**Stated task**
Reproduce exactly the lines below, from the first through the one containing "mouth_bevel = 4.9; // [1:0.1:8]", and nothing more.

**Supplied data**
- - - - -

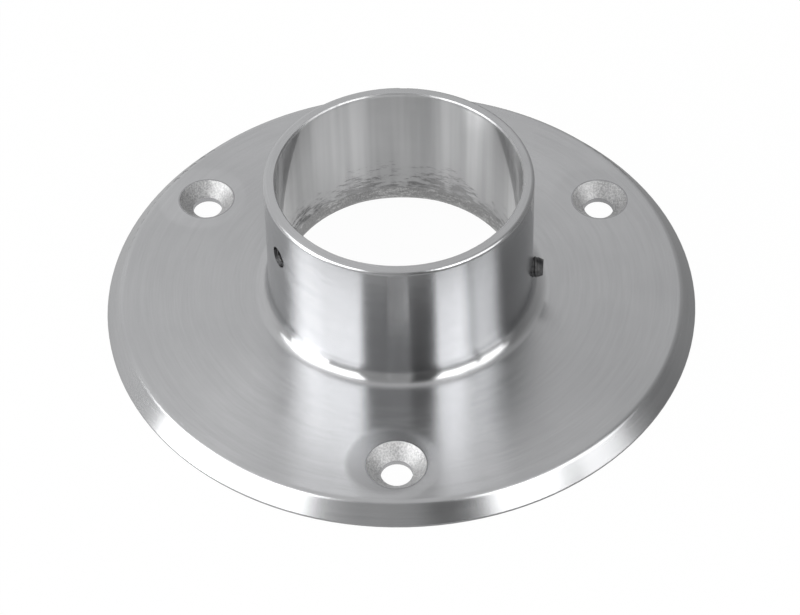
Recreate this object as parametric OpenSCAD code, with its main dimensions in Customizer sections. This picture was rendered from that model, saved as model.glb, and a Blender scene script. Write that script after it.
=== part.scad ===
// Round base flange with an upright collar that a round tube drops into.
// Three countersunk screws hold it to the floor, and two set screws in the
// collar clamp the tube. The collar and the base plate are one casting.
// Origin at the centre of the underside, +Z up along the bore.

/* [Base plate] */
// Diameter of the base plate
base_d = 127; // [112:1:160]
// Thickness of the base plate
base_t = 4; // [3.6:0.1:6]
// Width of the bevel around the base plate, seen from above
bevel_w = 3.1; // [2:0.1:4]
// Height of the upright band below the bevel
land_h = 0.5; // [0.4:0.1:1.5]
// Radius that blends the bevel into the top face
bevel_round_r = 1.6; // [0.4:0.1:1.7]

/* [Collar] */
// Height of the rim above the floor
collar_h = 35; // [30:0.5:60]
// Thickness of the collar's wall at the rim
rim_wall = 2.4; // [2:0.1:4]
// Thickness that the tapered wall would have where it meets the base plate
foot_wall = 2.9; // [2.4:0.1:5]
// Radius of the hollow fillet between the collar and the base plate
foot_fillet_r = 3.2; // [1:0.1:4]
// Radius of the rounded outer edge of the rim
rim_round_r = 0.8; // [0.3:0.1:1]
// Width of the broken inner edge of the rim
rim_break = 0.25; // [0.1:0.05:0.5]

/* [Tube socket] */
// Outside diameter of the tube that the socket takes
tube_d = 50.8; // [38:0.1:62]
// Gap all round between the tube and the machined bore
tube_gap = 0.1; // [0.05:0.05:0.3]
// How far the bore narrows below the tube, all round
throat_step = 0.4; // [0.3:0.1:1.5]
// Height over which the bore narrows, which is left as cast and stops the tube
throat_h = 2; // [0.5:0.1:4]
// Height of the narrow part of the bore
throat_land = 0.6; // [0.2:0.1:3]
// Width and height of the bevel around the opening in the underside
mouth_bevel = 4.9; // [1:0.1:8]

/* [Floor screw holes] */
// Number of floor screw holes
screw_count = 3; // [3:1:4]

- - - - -

**The response**
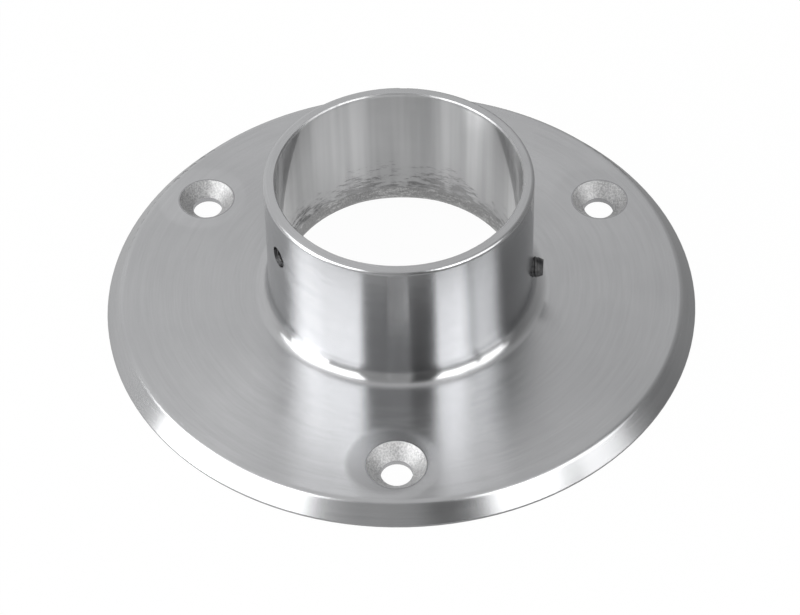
Recreate this object as parametric OpenSCAD code, with its main dimensions in Customizer sections. This picture was rendered from that model, saved as model.glb, and a Blender scene script. Write that script after it.
=== part.scad ===
// Round base flange with an upright collar that a round tube drops into.
// Three countersunk screws hold it to the floor, and two set screws in the
// collar clamp the tube. The collar and the base plate are one casting.
// Origin at the centre of the underside, +Z up along the bore.

/* [Base plate] */
// Diameter of the base plate
base_d = 127; // [112:1:160]
// Thickness of the base plate
base_t = 4; // [3.6:0.1:6]
// Width of the bevel around the base plate, seen from above
bevel_w = 3.1; // [2:0.1:4]
// Height of the upright band below the bevel
land_h = 0.5; // [0.4:0.1:1.5]
// Radius that blends the bevel into the top face
bevel_round_r = 1.6; // [0.4:0.1:1.7]

/* [Collar] */
// Height of the rim above the floor
collar_h = 35; // [30:0.5:60]
// Thickness of the collar's wall at the rim
rim_wall = 2.4; // [2:0.1:4]
// Thickness that the tapered wall would have where it meets the base plate
foot_wall = 2.9; // [2.4:0.1:5]
// Radius of the hollow fillet between the collar and the base plate
foot_fillet_r = 3.2; // [1:0.1:4]
// Radius of the rounded outer edge of the rim
rim_round_r = 0.8; // [0.3:0.1:1]
// Width of the broken inner edge of the rim
rim_break = 0.25; // [0.1:0.05:0.5]

/* [Tube socket] */
// Outside diameter of the tube that the socket takes
tube_d = 50.8; // [38:0.1:62]
// Gap all round between the tube and the machined bore
tube_gap = 0.1; // [0.05:0.05:0.3]
// How far the bore narrows below the tube, all round
throat_step = 0.4; // [0.3:0.1:1.5]
// Height over which the bore narrows, which is left as cast and stops the tube
throat_h = 2; // [0.5:0.1:4]
// Height of the narrow part of the bore
throat_land = 0.6; // [0.2:0.1:3]
// Width and height of the bevel around the opening in the underside
mouth_bevel = 4.9; // [1:0.1:8]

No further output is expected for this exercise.